67. In State of Haryana Vs. Bhajan lal, 1992 Supp (1) SCC 335, while summarizing the principles of law governing the exercise of the inherent power under Section 482 Cr. PC, to prevent abuse of the process of court or otherwise to secure the ends of justice, the Supreme Court included amongst illustrations where such power could be invoked to bring an end to the criminal prosecution, cases where “the uncontroverted allegations made in the FIR or complaint and the evidence collected in support of the same do not disclose the commission of any offence and make out a case against the accused.”
[also see R.P. Kapur vs. State of Punjab, (1960) 3 SCR 388 and State of West Bengal Vs. Swapan Kumar Guha, (1982) 1 SCC 561].

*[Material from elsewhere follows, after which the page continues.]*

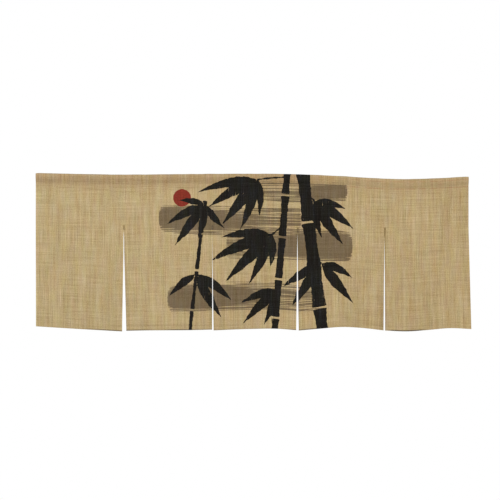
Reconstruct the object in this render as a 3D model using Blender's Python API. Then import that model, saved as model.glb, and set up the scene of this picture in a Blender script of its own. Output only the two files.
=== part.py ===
"""A noren: a short doorway curtain of five flaps, hanging from an empty rod pocket.

Metres, +Z up, +X to the right as seen from the front, and the front faces -Y.
The origin is the middle of the top edge, where the pocket goes over its rod.
"""

import bmesh
import bpy
import numpy as np

# Cloth
CLOTH = 0.0015           # thickness of one layer
HEM = 0.0025             # thickness where an edge is turned to the back and stitched
SIDE_HEM = 0.009         # width of the hem down each side and each slit
BOTTOM_HEM = 0.020       # height of the hem along the bottom
HEM_STEP = 0.001         # run over which a hem thins to one layer
GAP = 0.0003             # between the cloth and the pocket it is sewn to

# Rod pocket
POCKET = 0.041           # from the top edge down to its bottom edge
TAIL = 0.004             # the flat part under the pocket's stitches
TIP = 0.001              # clear depth at the very bottom of the pocket
POCKET_SIDES = 14        # points around the pocket's opening
POCKET_SPANS = 36        # lengths the pocket is divided into along the rod

# Mesh of the hanging cloth
FLAP_SPANS = 8           # columns between the two hems of a flap
UPPER_SPANS = 4          # rows from the pocket down to the slits
LOWER_SPANS = 9          # rows from the slits down to the bottom hem

# The top edge dips to the right: height against place along the rod
TOP_EDGE = {
    "x": (-0.85, -0.56, -0.20, 0.0, 0.12, 0.36, 0.47, 0.60, 0.74, 0.85),
    "z": (0.003, -0.003, -0.001, 0.0, -0.001, -0.010, -0.017, -0.021, -0.017, -0.010),
}

# The empty pocket stands open by uneven amounts: its clear depth along the rod
POCKET_OPEN = {
    "x": (-0.85, -0.45, -0.10, 0.30, 0.60, 0.85),
    "depth": (0.022, 0.018, 0.021, 0.018, 0.020, 0.022),
}

# The two sides and the four slits, at the height of the slits' top ends.
# Forward is how far the cloth stands out from the pocket's middle plane there.
LINES = {
    "x": (-0.8495, -0.505, -0.158, 0.176, 0.517, 0.847),
    "z": (-0.201, -0.203, -0.203, -0.213, -0.213, -0.206),
    "forward": (0.004, -0.002, 0.003, -0.003, 0.004, -0.001),
}

# The flaps at the bottom, from left to right: the places of their two side edges, then
# the hem's height and how far forward it hangs, at five even places across each flap.
FLAPS = (
    {
        "left": -0.8480, "right": -0.5112,
        "z": (-0.598, -0.603, -0.609, -0.614, -0.618),
        "forward": (0.010, 0.019, -0.002, -0.012, 0.007),
    },
    {
        "left": -0.4947, "right": -0.1590,
        "z": (-0.616, -0.614, -0.613, -0.613, -0.6115),
        "forward": (-0.009, 0.006, 0.020, 0.004, -0.011),
    },
    {
        "left": -0.1520, "right": 0.1705,
        "z": (-0.614, -0.611, -0.6085, -0.607, -0.613),
        "forward": (0.006, -0.010, -0.005, 0.017, 0.008),
    },
    {
        "left": 0.1820, "right": 0.5125,
        "z": (-0.615, -0.607, -0.6005, -0.605, -0.6145),
        "forward": (-0.006, 0.013, 0.016, -0.006, -0.012),
    },
    {
        "left": 0.5210, "right": 0.8565,
        "z": (-0.6145, -0.618, -0.613, -0.6055, -0.6085),
        "forward": (0.009, 0.002, -0.012, 0.003, 0.016),
    },
)
ACROSS_FLAP = (0.0, 0.25, 0.5, 0.75, 1.0)
SWAY = 1.3               # above 1, a flap's waves gather towards its bottom edge

FLAP_WIDTH = (LINES["x"][-1] - LINES["x"][0]) / len(FLAPS)
UPPER = -POCKET - LINES["z"][0]
LOWER = LINES["z"][0] - FLAPS[0]["z"][0]

# Colours of the two pieces, linear
CLOTH_COLOUR = (0.473, 0.363, 0.190, 1.0)
HEADING_COLOUR = (0.400, 0.290, 0.148, 1.0)
ROUGHNESS = 0.9


def curve_at(place, places, values):
    """Reads a smooth curve that passes through each value at its place."""
    slopes = np.gradient(values, places)
    i = min(max(int(np.searchsorted(places, place)) - 1, 0), len(places) - 2)
    span = places[i + 1] - places[i]
    t = (place - places[i]) / span
    ends = values[i] * (1 + 2 * t) * (1 - t) ** 2 + values[i + 1] * t * t * (3 - 2 * t)
    return ends + span * t * (1 - t) * (slopes[i] * (1 - t) - slopes[i + 1] * t)


def between(start, end, part):
    return start + (end - start) * part


def top_edge(x):
    return curve_at(x, TOP_EDGE["x"], TOP_EDGE["z"])


def slit_row(flap, across):
    """The cloth at the height of the slits' top ends, as x, z and how far forward."""
    lines = tuple(range(len(LINES["x"])))
    x = between(LINES["x"][flap], LINES["x"][flap + 1], across)
    z = between(LINES["z"][flap], LINES["z"][flap + 1], across)
    return np.array((x, z, curve_at(flap + across, lines, LINES["forward"])))


def bottom_row(flap, across):
    """The cloth's bottom edge, as x, z and how far forward."""
    row = FLAPS[flap]
    x = between(row["left"], row["right"], across)
    z = curve_at(across, ACROSS_FLAP, row["z"])
    return np.array((x, z, curve_at(across, ACROSS_FLAP, row["forward"])))


def hanging(flap, across, down):
    """The front of the hanging cloth.

    Across runs from 0 to 1 over one flap. Down runs from 0 at the pocket to 1 at the
    slits' top ends, and on to 2 at the bottom edge.
    """
    middle = slit_row(flap, across)
    if down <= 1:
        start = np.array((middle[0], top_edge(middle[0]) - POCKET - GAP, 0.0))
        x, z, forward = between(start, middle, down)
    else:
        end = bottom_row(flap, across)
        x, z, forward = between(middle, end, down - 1)
        forward = between(middle[2], end[2], (down - 1) ** SWAY)
    return x, -CLOTH - forward, z


def flap_columns():
    """Places across one flap: 0 at its left edge, 1 at its right, two lines to each hem."""
    hem = SIDE_HEM / FLAP_WIDTH
    plain = (SIDE_HEM + HEM_STEP) / FLAP_WIDTH
    return [0.0, hem, *np.linspace(plain, 1 - plain, FLAP_SPANS + 1), 1 - hem, 1.0]


def cloth_rows():
    """Places down the cloth: 0 at the pocket, 1 at the slits' top ends, 2 at the bottom."""
    plain = 2 - (BOTTOM_HEM + HEM_STEP) / LOWER
    upper = np.linspace(0.0, 1 - HEM_STEP / UPPER, UPPER_SPANS + 1)
    lower = np.linspace(1.0, plain, LOWER_SPANS + 1)
    return [*upper, *lower, 2 - BOTTOM_HEM / LOWER, 2.0]


def make_cloth():
    """One sheet, slit four times from the bottom, thicker along its hems."""
    columns = flap_columns()
    rows = cloth_rows()
    last_flap = len(FLAPS) - 1
    last_column = len(columns) - 1
    bm = bmesh.new()
    hems = bm.verts.layers.deform.verify()
    sheet = {}

    def point(flap, column, row):
        """One point of the sheet. Flaps share those on the line between them, above its slit."""
        line = flap * last_column + column
        key = (line, row, flap if rows[row] > 1 else None)
        if key not in sheet:
            sheet[key] = bm.verts.new(hanging(flap, columns[column], rows[row]))
            left, right = column < 2, column > last_column - 2
            outer = (left and flap == 0) or (right and flap == last_flap)
            by_slit = (left or right) and rows[row] >= 1
            if outer or by_slit or row > len(rows) - 3:
                sheet[key][hems][0] = 1.0
        return sheet[key]

    for flap in range(len(FLAPS)):
        for column in range(last_column):
            for row in range(len(rows) - 1):
                corners = ((column, row), (column, row + 1), (column + 1, row + 1), (column + 1, row))
                bm.faces.new([point(flap, *corner) for corner in corners])

    # The front of the cloth is modelled, and its thickness goes to the back
    cloth = add_object("cloth", bm, CLOTH_COLOUR)
    group = cloth.vertex_groups.new(name="hems")
    layer = cloth.modifiers.new("thickness", "SOLIDIFY")
    layer.thickness = HEM
    layer.offset = -1.0
    layer.use_even_offset = True
    layer.vertex_group = group.name
    layer.thickness_vertex_group = CLOTH / HEM


def pocket_ring(x):
    """The pocket's section at x: its outside and its opening, point for point, as y and z.

    The opening is a teardrop, widest at two thirds of its height, with a blunt tip below.
    """
    turns = np.linspace(0.0, 2 * np.pi, POCKET_SIDES + 1)[1:-1]
    bulge = np.sin(turns) * np.sin(turns / 2)
    depth = curve_at(x, POCKET_OPEN["x"], POCKET_OPEN["depth"]) * bulge / (2 * bulge.max())
    rise = (POCKET - CLOTH - TAIL) * (1 - np.cos(turns)) / 2
    opening = np.array([(TIP / 2, 0.0), *zip(depth, rise), (-TIP / 2, 0.0)])

    # The outside is one layer of cloth further out, and ends in a flat tail
    along = np.gradient(opening, axis=0)
    along /= np.linalg.norm(along, axis=1)[:, None]
    outside = opening + CLOTH * np.stack((along[:, 1], -along[:, 0]), axis=1)
    outside[0] = (CLOTH, -TAIL)
    outside[-1] = (-CLOTH, -TAIL)
    lift = (0.0, top_edge(x) - POCKET + TAIL)
    return outside + lift, opening + lift


def make_pocket():
    """A tube along the rod, open at both ends."""
    bm = bmesh.new()
    rings = []
    for x in np.linspace(LINES["x"][0], LINES["x"][-1], POCKET_SPANS + 1):
        outside, opening = pocket_ring(x)
        rings.append([[bm.verts.new((x, y, z)) for y, z in loop] for loop in (outside, opening)])
    count = len(rings[0][0])
    for near, far in zip(rings, rings[1:]):
        for i in range(count):
            j = (i + 1) % count
            bm.faces.new((near[0][i], far[0][i], far[0][j], near[0][j]))
            bm.faces.new((near[1][j], far[1][j], far[1][i], near[1][i]))
    for ring, last in ((rings[0], False), (rings[-1], True)):
        for i in range(count):
            j = (i + 1) % count
            corners = (ring[0][i], ring[0][j], ring[1][j], ring[1][i])
            bm.faces.new(corners[::-1] if last else corners)
    return add_object("rod_pocket", bm, HEADING_COLOUR)


def add_object(name, bm, colour):
    mesh = bpy.data.meshes.new(name)
    bmesh.ops.recalc_face_normals(bm, faces=bm.faces)
    bm.to_mesh(mesh)
    bm.free()
    mesh.shade_smooth()
    mesh.set_sharp_from_angle(angle=np.radians(40))
    material = bpy.data.materials.new(name)
    material.use_nodes = True
    shader = material.node_tree.nodes["Principled BSDF"]
    shader.inputs["Base Color"].default_value = colour
    shader.inputs["Roughness"].default_value = ROUGHNESS
    mesh.materials.append(material)
    piece = bpy.data.objects.new(name, mesh)
    bpy.context.collection.objects.link(piece)
    return piece


for old in list(bpy.data.objects):
    bpy.data.objects.remove(old)
make_cloth()
make_pocket()
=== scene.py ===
"""A noren doorway curtain: one straw-brown cloth of five flaps, hanging from its empty rod
pocket, with a brushed print of bamboo over bands of mist.

Metres, +Z up, and the front faces -Y. Flat places on the cloth are given as u, across from
its middle, and v, up from the bottom edge of the pocket.
"""

import math

import bmesh
import bpy
import numpy as np
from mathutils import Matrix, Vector, noise
from mathutils.bvhtree import BVHTree


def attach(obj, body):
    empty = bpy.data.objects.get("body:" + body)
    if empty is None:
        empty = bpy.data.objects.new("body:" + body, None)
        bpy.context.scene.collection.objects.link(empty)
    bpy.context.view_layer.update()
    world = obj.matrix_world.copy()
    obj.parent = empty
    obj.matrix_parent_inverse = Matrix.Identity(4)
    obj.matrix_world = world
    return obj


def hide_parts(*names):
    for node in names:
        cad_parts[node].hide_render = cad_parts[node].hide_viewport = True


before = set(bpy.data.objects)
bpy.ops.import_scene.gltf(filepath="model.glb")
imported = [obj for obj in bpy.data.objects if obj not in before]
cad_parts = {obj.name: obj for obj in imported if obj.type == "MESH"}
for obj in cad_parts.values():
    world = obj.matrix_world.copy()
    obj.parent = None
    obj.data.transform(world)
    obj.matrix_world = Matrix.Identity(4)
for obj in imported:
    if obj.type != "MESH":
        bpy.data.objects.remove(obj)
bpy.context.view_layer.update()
bpy.ops.object.select_all(action="DESELECT")

# Studio
# The curtain hangs at the height of a doorway over a pale floor, in soft white light.
# The camera stands level with its middle, straight in front, as the photograph was taken.
PHOTO_SIZE = 500            # pixels of the photograph, both ways
PIXEL = 0.00392             # metres of curtain to one of them
MIDDLE_PIXEL = (252.5, 173.7)   # where the photograph shows the middle of the top edge
CAMERA_DISTANCE = 9.0
FLOOR_HEIGHT = -1.9
FLOOR_RADIUS = 2.6
FLOOR_COLOUR = (0.82, 0.81, 0.79, 1.0)
FLOOR_ROUGHNESS = 0.7
WHITE = (1.0, 1.0, 1.0, 1.0)
SKY_LIGHT = 0.72            # strength of the light that the white backdrop gives
LAMPS = (
    {"place": (-1.5, -3.4, 1.9), "size": 2.2, "power": 88.0},
    {"place": (2.0, -3.6, 0.6), "size": 2.2, "power": 31.0},
)

view_x = (PHOTO_SIZE / 2 - MIDDLE_PIXEL[0]) * PIXEL
view_z = (MIDDLE_PIXEL[1] - PHOTO_SIZE / 2) * PIXEL
bpy.ops.object.camera_add(
    location=(view_x, -CAMERA_DISTANCE, view_z), rotation=(math.pi / 2, 0.0, 0.0)
)
camera = bpy.context.object
camera.data.lens = camera.data.sensor_width * CAMERA_DISTANCE / (PHOTO_SIZE * PIXEL)
bpy.context.scene.camera = camera
bpy.context.scene.view_settings.view_transform = "Standard"

# The backdrop shows pure white, and lights the curtain less than it shows
world = bpy.data.worlds.new("studio")
world.use_nodes = True
sky = world.node_tree.nodes["Background"]
sky.inputs["Color"].default_value = WHITE
seen = world.node_tree.nodes.new("ShaderNodeLightPath")
level = world.node_tree.nodes.new("ShaderNodeMapRange")
level.inputs["To Min"].default_value = SKY_LIGHT
level.inputs["To Max"].default_value = 1.0
world.node_tree.links.new(seen.outputs["Is Camera Ray"], level.inputs["Value"])
world.node_tree.links.new(level.outputs["Result"], sky.inputs["Strength"])
bpy.context.scene.world = world

for row in LAMPS:
    bpy.ops.object.light_add(type="AREA", location=row["place"])
    lamp = bpy.context.object
    lamp.data.size = row["size"]
    lamp.data.energy = row["power"]
    toward = Vector((view_x, 0.0, view_z)) - lamp.location
    lamp.rotation_euler = toward.to_track_quat("-Z", "Y").to_euler()

bpy.ops.mesh.primitive_circle_add(
    vertices=96, radius=FLOOR_RADIUS, fill_type="NGON", location=(0, 0, FLOOR_HEIGHT)
)
floor = bpy.context.object
floor.name = "floor"
floor_paint = bpy.data.materials.new("pale floor")
floor_paint.use_nodes = True
floor_shader = floor_paint.node_tree.nodes["Principled BSDF"]
floor_shader.inputs["Base Color"].default_value = FLOOR_COLOUR
floor_shader.inputs["Roughness"].default_value = FLOOR_ROUGHNESS
floor.data.materials.append(floor_paint)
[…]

68. On the afore-stated facts, and in the circumstances, there is no live link or nexus between the acts of commission or omission attributed to the petitioners vis-à-vis the deceased and the act of the latter resulting in his suicidal death. The Metropolitan Magistrate while examining the final report of police negativing the case of the complainant, alongside the protest petition, seems to have formed an impression on selective reading of one-sided version in the FIR. The order issuing process not having taken into account the voluminous evidence to the contrary is perverse and, therefore, cannot be upheld. There being nothing in the evidence presented to support the impression of the Magistrate that the deceased had been left by the petitioners with no other choice but to kill himself, it would be unjust to call upon them to face the prosecution on accusations which are imaginary rather than real.
69. In the result, the impugned order dated 03.12.2016 of the Metropolitan Magistrate is set aside. The proceedings initiated against the petitioners in the matter arising out of the FIR no.215/2015 of police station Sarai Rohilla Railway Station are hereby quashed.
70. The petition and the application filed therewith are disposed of in above terms.